Oxygen-impurity charge transfer in NaMgF3:Ln (Ln = Yb, Sm, or Eu): Establishing the lanthanide energy levels in NaMgF3

Abstract

Abstract Photoluminescence (PL) features arising from intraconfigurational 4f – 4f transitions and also O2− → Ln3+ charge transfer (CT) where Ln3+ = Yb3+, Sm3+ or Eu3+ are observed for Ln-doped NaMgF3 with oxygen impurities. The peak CT stimulation energies are 4.54 eV, >5.1 eV, and 3.65 eV for Yb3+, Sm3+ and Eu3+, respectively. Exciting into the CT bands produces intense 4f – 4f emissions characteristic of the Ln3+ dopant in all cases.

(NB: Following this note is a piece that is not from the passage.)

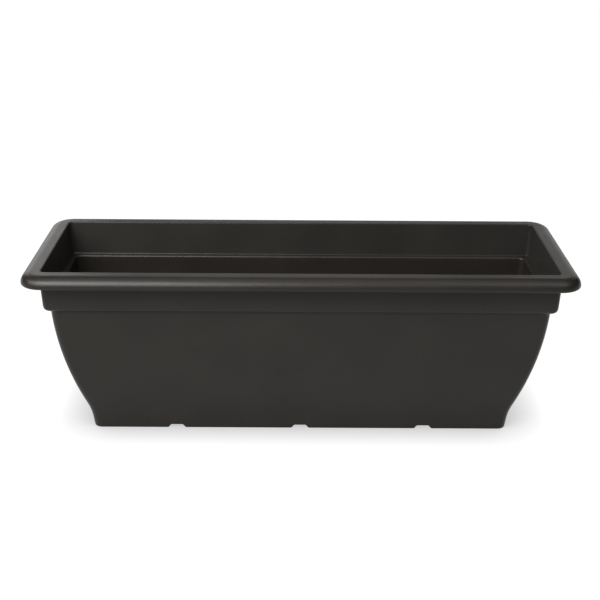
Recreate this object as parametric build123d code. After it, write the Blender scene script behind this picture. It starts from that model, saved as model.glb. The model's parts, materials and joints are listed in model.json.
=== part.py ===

The CT peak excitation energies are used to construct a host-referred binding energy (HRBE) diagram for all Ln3+ and Ln2+ dopants, which can then be referenced to understand the luminescence and trapping properties of Ln3+ and Ln2+ ions in all NaMgF3:Ln compounds. We demonstrate that the HRBE accurately describes the electron trapping in NaMgF3:Yb where Yb3+ + e− → Yb2+ after exposure to X-ray irradiation that is stable under UV exposure to stimulation energies up to at least 5 eV. Furthermore, the first 5d levels of the studied Ln2+ dopants are well described within the HRBE diagram. For NaMgF3:Eu, two unique Eu3+ sites are observed where one is highly distorted and is primarily excited by CT, likely due to an adjacent O2− impurity. For the distorted site, the peak intensity of the 5D0 → 7F0 emission is approximately 30 times greater than that of the 5D0 → 7F1 emission. Ultimately, the incorporation of oxygen impurities into the NaMgF3 lattice is shown to enhance Ln3+ luminescence, and the constructed HRBE diagram will be useful for future studies of the compound.